Without altering anything, output the material below.
--- BEGIN Data provided ---
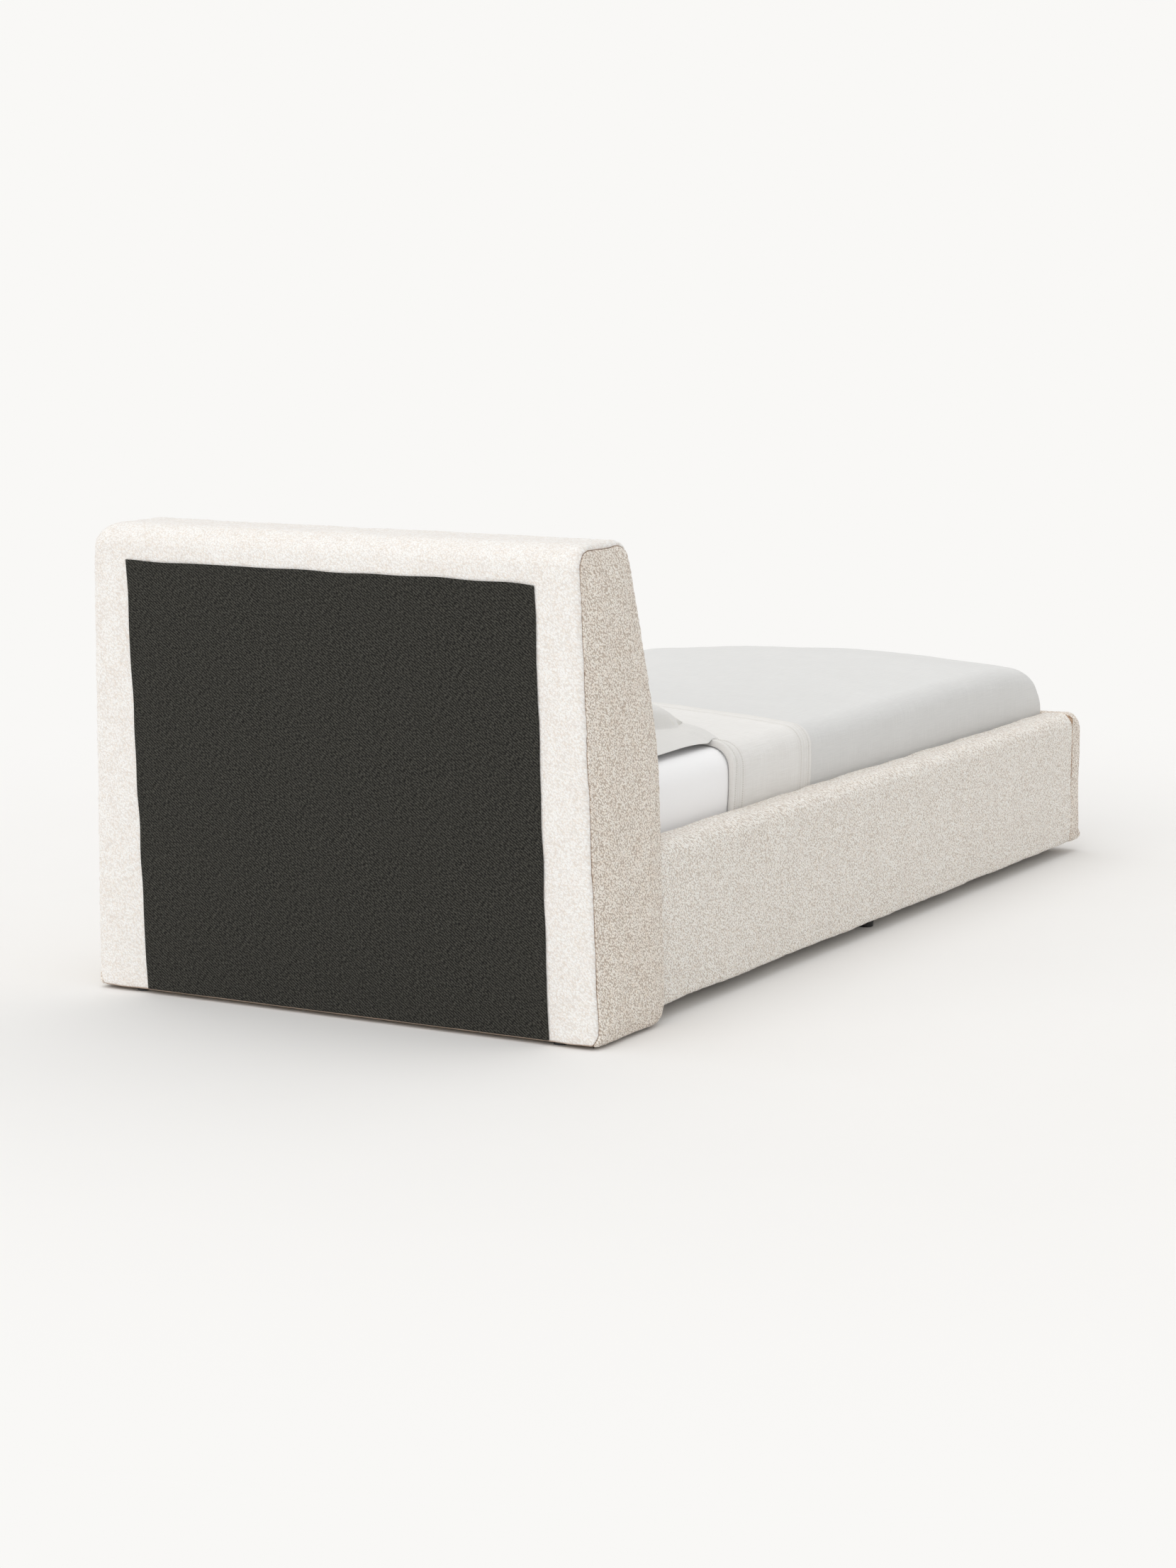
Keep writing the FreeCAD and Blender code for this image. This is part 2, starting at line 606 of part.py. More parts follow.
def build():
    parts = {}
    joints = {"head": corner_joint(1), "foot": corner_joint(-1)}
    bolts = [bolt for joint in joints.values() for bolt in joint[1]]
    inserts = [insert for joint in joints.values() for insert in joint[2]]
    screws = ledge_screws()
    fasteners = bolts + screws
    both_sides = fasteners + [mirrored(fastener) for fastener in fasteners]
    insert_holes = [hole for joint in joints.values() for hole in joint[3]]
    both_inserts = insert_holes + [mirrored(hole) for hole in insert_holes]

    # headboard
    panels = end_panels()
    pads = end_foam()
    head_screws = frame_screws()
    head_screws += [mirrored(screw) for screw in head_screws]
    for (name, side), panel, pad in zip(SIDES.items(), panels, pads):
        parts[f"headboard_end_panel_{name}"] = panel.cut(head_screws)
        parts[f"headboard_end_foam_{name}"] = pad
        parts[f"headboard_post_{name}"] = on_side(back_post(), side).cut(head_screws)
    for name, span in rail_spans.items():
        parts[f"headboard_{name}_rail"] = back_rail(span)
    parts["headboard_centre_studs"] = group(centre_studs())
    parts["headboard_lower_board"] = lower_board().cut(both_sides + both_inserts)
    under_foam = COVER_THICKNESS + HEAD_FOAM
    at_end_panels = COVER_THICKNESS + HEAD_END_FOAM
    parts["headboard_hardboard"] = front_shell(under_foam, head_board_inset, at_end_panels)
    parts["headboard_front_foam"] = front_shell(COVER_THICKNESS, under_foam, COVER_THICKNESS)
    long_panel, end_covers = head_cover()
    parts["headboard_cover"] = long_panel.cut(both_sides)
    for name, end_cover in zip(SIDES, end_covers):
        parts[f"headboard_end_cover_{name}"] = end_cover
    parts["headboard_back_cloth"] = back_slab(0.0, -BACK_CLOTH, 0.0, BACK_CLOTH_BOTTOM)
    parts["headboard_glides"] = group(head_glides())
    parts["headboard_screws"] = group(head_screws)

    # side rails and footboard
    envelope = rail_prism(COVER_THICKNESS)
    cover = rail_prism(0).cut(envelope).cut(fasteners)
    board = rail_board()
    foam = envelope.cut([board] + fasteners)
    board = board.cut(fasteners + insert_holes)
    ledge = slat_ledge().cut(screws)
    for name, side in SIDES.items():
        parts[f"rail_cover_{name}"] = on_side(cover, side)
        parts[f"rail_foam_{name}"] = on_side(foam, side)
        parts[f"rail_board_{name}"] = on_side(board, side)
        parts[f"slat_ledge_{name}"] = on_side(ledge, side).cut(slat_screws())
    inside = foot_prism(COVER_THICKNESS)
    parts["foot_cover"] = foot_prism(0).cut([inside] + both_sides)
    parts["foot_foam"] = inside.cut([foot_board()] + both_sides)
    parts["foot_board"] = foot_board().cut(both_sides + both_inserts)
    places = ((board_middle_x, foot_inside + bay_length / 2), (foot_x, board_middle_y))
    parts["feet"] = group([foot_stub(side * x, y) for side in (LEFT, RIGHT) for x, y in places])

    # joints and base
    for end, joint in joints.items():
        for name, side in SIDES.items():
            parts[f"corner_bracket_{end}_{name}"] = on_side(joint[0], side)
    parts["bracket_bolts"] = group(bolts + [mirrored(bolt) for bolt in bolts])
    parts["threaded_inserts"] = group(inserts + [mirrored(insert) for insert in inserts])
    parts["ledge_screws"] = group(screws + [mirrored(screw) for screw in screws])
    for i, middle in enumerate(slat_middles(), 1):
        parts[f"slat_{i:02d}"] = slat(middle).cut(slat_screws())
    parts["slat_tapes"] = group([on_side(slat_tape(), side) for side in (LEFT, RIGHT)])
    parts["slat_screws"] = group(slat_screws())

    # mattress and bedding
    parts["mattress"] = mattress_block(round_bottom=True)
    parts["fitted_sheet"] = fitted_sheet()
    parts["coverlet"] = coverlet()
    parts["folded_blanket"] = folded_blanket()
    parts["pillow"], parts["pillowcase"] = pillow_and_case()
    return parts


def main():
    os.makedirs("parts", exist_ok=True)
    parts = build()
    for name, shape in parts.items():
        solids = shape.Solids
        print(f"{name}: {len(solids)} solid(s), valid {shape.isValid()}, "
              f"{sum(solid.Volume for solid in solids) / 1e6:.3f} litres")
        shape.exportStep(f"parts/{name}.step")
    print(len(parts), "nodes")


main()
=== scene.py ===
# %% [markdown]
# # A sleigh bed in boucle, with its mattress and bedding
# The bed's construction comes from CAD: wooden frames, padding, slats, brackets and bolts, each a node at
# its real size. This script never moves those. It gives every node its finish, and builds the soft
# surfaces, which CAD can only hold as plain solids, as detailed meshes in the same place.

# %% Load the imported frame
import math

import bmesh
import bpy
import numpy as np
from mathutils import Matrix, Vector


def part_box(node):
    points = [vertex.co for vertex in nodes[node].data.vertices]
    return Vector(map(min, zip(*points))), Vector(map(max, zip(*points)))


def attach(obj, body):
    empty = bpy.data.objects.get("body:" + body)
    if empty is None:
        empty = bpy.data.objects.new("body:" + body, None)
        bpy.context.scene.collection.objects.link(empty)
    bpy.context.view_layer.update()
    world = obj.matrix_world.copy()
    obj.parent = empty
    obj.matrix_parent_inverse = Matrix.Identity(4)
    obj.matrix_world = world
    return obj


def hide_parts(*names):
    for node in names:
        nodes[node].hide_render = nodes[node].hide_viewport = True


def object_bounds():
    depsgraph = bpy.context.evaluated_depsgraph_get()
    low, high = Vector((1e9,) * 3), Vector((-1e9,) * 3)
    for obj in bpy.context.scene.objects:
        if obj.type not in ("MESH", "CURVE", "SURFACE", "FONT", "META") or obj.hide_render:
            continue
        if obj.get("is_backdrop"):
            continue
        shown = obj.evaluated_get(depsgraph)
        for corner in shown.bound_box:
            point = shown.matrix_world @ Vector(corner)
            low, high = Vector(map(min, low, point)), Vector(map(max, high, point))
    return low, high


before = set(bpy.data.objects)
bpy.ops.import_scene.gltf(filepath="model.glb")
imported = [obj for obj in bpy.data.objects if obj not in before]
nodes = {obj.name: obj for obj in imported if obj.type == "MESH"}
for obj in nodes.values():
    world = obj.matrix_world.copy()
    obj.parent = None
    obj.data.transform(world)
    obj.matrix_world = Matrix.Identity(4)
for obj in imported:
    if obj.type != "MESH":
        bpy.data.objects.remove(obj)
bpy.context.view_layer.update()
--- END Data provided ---
[Correct output]
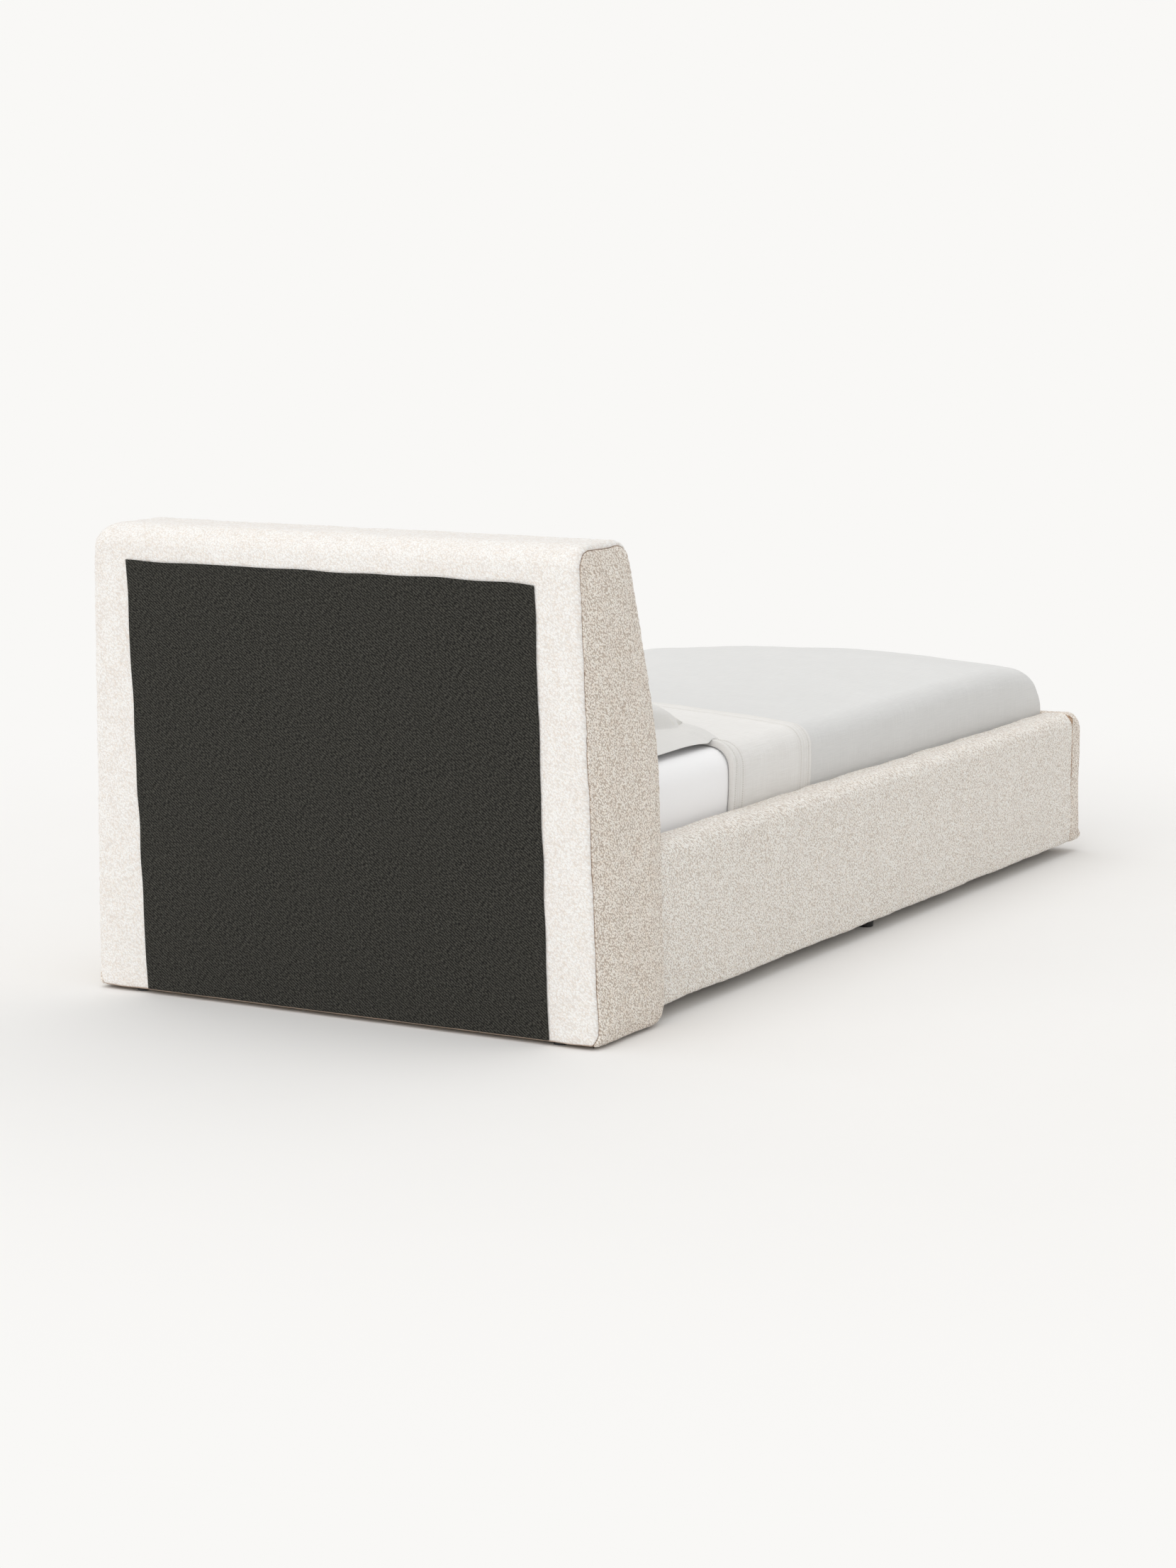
Keep writing the FreeCAD and Blender code for this image. This is part 2, starting at line 606 of part.py. More parts follow.
def build():
    parts = {}
    joints = {"head": corner_joint(1), "foot": corner_joint(-1)}
    bolts = [bolt for joint in joints.values() for bolt in joint[1]]
    inserts = [insert for joint in joints.values() for insert in joint[2]]
    screws = ledge_screws()
    fasteners = bolts + screws
    both_sides = fasteners + [mirrored(fastener) for fastener in fasteners]
    insert_holes = [hole for joint in joints.values() for hole in joint[3]]
    both_inserts = insert_holes + [mirrored(hole) for hole in insert_holes]

    # headboard
    panels = end_panels()
    pads = end_foam()
    head_screws = frame_screws()
    head_screws += [mirrored(screw) for screw in head_screws]
    for (name, side), panel, pad in zip(SIDES.items(), panels, pads):
        parts[f"headboard_end_panel_{name}"] = panel.cut(head_screws)
        parts[f"headboard_end_foam_{name}"] = pad
        parts[f"headboard_post_{name}"] = on_side(back_post(), side).cut(head_screws)
    for name, span in rail_spans.items():
        parts[f"headboard_{name}_rail"] = back_rail(span)
    parts["headboard_centre_studs"] = group(centre_studs())
    parts["headboard_lower_board"] = lower_board().cut(both_sides + both_inserts)
    under_foam = COVER_THICKNESS + HEAD_FOAM
    at_end_panels = COVER_THICKNESS + HEAD_END_FOAM
    parts["headboard_hardboard"] = front_shell(under_foam, head_board_inset, at_end_panels)
    parts["headboard_front_foam"] = front_shell(COVER_THICKNESS, under_foam, COVER_THICKNESS)
    long_panel, end_covers = head_cover()
    parts["headboard_cover"] = long_panel.cut(both_sides)
    for name, end_cover in zip(SIDES, end_covers):
        parts[f"headboard_end_cover_{name}"] = end_cover
    parts["headboard_back_cloth"] = back_slab(0.0, -BACK_CLOTH, 0.0, BACK_CLOTH_BOTTOM)
    parts["headboard_glides"] = group(head_glides())
    parts["headboard_screws"] = group(head_screws)

    # side rails and footboard
    envelope = rail_prism(COVER_THICKNESS)
    cover = rail_prism(0).cut(envelope).cut(fasteners)
    board = rail_board()
    foam = envelope.cut([board] + fasteners)
    board = board.cut(fasteners + insert_holes)
    ledge = slat_ledge().cut(screws)
    for name, side in SIDES.items():
        parts[f"rail_cover_{name}"] = on_side(cover, side)
        parts[f"rail_foam_{name}"] = on_side(foam, side)
        parts[f"rail_board_{name}"] = on_side(board, side)
        parts[f"slat_ledge_{name}"] = on_side(ledge, side).cut(slat_screws())
    inside = foot_prism(COVER_THICKNESS)
    parts["foot_cover"] = foot_prism(0).cut([inside] + both_sides)
    parts["foot_foam"] = inside.cut([foot_board()] + both_sides)
    parts["foot_board"] = foot_board().cut(both_sides + both_inserts)
    places = ((board_middle_x, foot_inside + bay_length / 2), (foot_x, board_middle_y))
    parts["feet"] = group([foot_stub(side * x, y) for side in (LEFT, RIGHT) for x, y in places])

    # joints and base
    for end, joint in joints.items():
        for name, side in SIDES.items():
            parts[f"corner_bracket_{end}_{name}"] = on_side(joint[0], side)
    parts["bracket_bolts"] = group(bolts + [mirrored(bolt) for bolt in bolts])
    parts["threaded_inserts"] = group(inserts + [mirrored(insert) for insert in inserts])
    parts["ledge_screws"] = group(screws + [mirrored(screw) for screw in screws])
    for i, middle in enumerate(slat_middles(), 1):
        parts[f"slat_{i:02d}"] = slat(middle).cut(slat_screws())
    parts["slat_tapes"] = group([on_side(slat_tape(), side) for side in (LEFT, RIGHT)])
    parts["slat_screws"] = group(slat_screws())

    # mattress and bedding
    parts["mattress"] = mattress_block(round_bottom=True)
    parts["fitted_sheet"] = fitted_sheet()
    parts["coverlet"] = coverlet()
    parts["folded_blanket"] = folded_blanket()
    parts["pillow"], parts["pillowcase"] = pillow_and_case()
    return parts


def main():
    os.makedirs("parts", exist_ok=True)
    parts = build()
    for name, shape in parts.items():
        solids = shape.Solids
        print(f"{name}: {len(solids)} solid(s), valid {shape.isValid()}, "
              f"{sum(solid.Volume for solid in solids) / 1e6:.3f} litres")
        shape.exportStep(f"parts/{name}.step")
    print(len(parts), "nodes")


main()
=== scene.py ===
# %% [markdown]
# # A sleigh bed in boucle, with its mattress and bedding
# The bed's construction comes from CAD: wooden frames, padding, slats, brackets and bolts, each a node at
# its real size. This script never moves those. It gives every node its finish, and builds the soft
# surfaces, which CAD can only hold as plain solids, as detailed meshes in the same place.

# %% Load the imported frame
import math

import bmesh
import bpy
import numpy as np
from mathutils import Matrix, Vector


def part_box(node):
    points = [vertex.co for vertex in nodes[node].data.vertices]
    return Vector(map(min, zip(*points))), Vector(map(max, zip(*points)))


def attach(obj, body):
    empty = bpy.data.objects.get("body:" + body)
    if empty is None:
        empty = bpy.data.objects.new("body:" + body, None)
        bpy.context.scene.collection.objects.link(empty)
    bpy.context.view_layer.update()
    world = obj.matrix_world.copy()
    obj.parent = empty
    obj.matrix_parent_inverse = Matrix.Identity(4)
    obj.matrix_world = world
    return obj


def hide_parts(*names):
    for node in names:
        nodes[node].hide_render = nodes[node].hide_viewport = True


def object_bounds():
    depsgraph = bpy.context.evaluated_depsgraph_get()
    low, high = Vector((1e9,) * 3), Vector((-1e9,) * 3)
    for obj in bpy.context.scene.objects:
        if obj.type not in ("MESH", "CURVE", "SURFACE", "FONT", "META") or obj.hide_render:
            continue
        if obj.get("is_backdrop"):
            continue
        shown = obj.evaluated_get(depsgraph)
        for corner in shown.bound_box:
            point = shown.matrix_world @ Vector(corner)
            low, high = Vector(map(min, low, point)), Vector(map(max, high, point))
    return low, high


before = set(bpy.data.objects)
bpy.ops.import_scene.gltf(filepath="model.glb")
imported = [obj for obj in bpy.data.objects if obj not in before]
nodes = {obj.name: obj for obj in imported if obj.type == "MESH"}
for obj in nodes.values():
    world = obj.matrix_world.copy()
    obj.parent = None
    obj.data.transform(world)
    obj.matrix_world = Matrix.Identity(4)
for obj in imported:
    if obj.type != "MESH":
        bpy.data.objects.remove(obj)
bpy.context.view_layer.update()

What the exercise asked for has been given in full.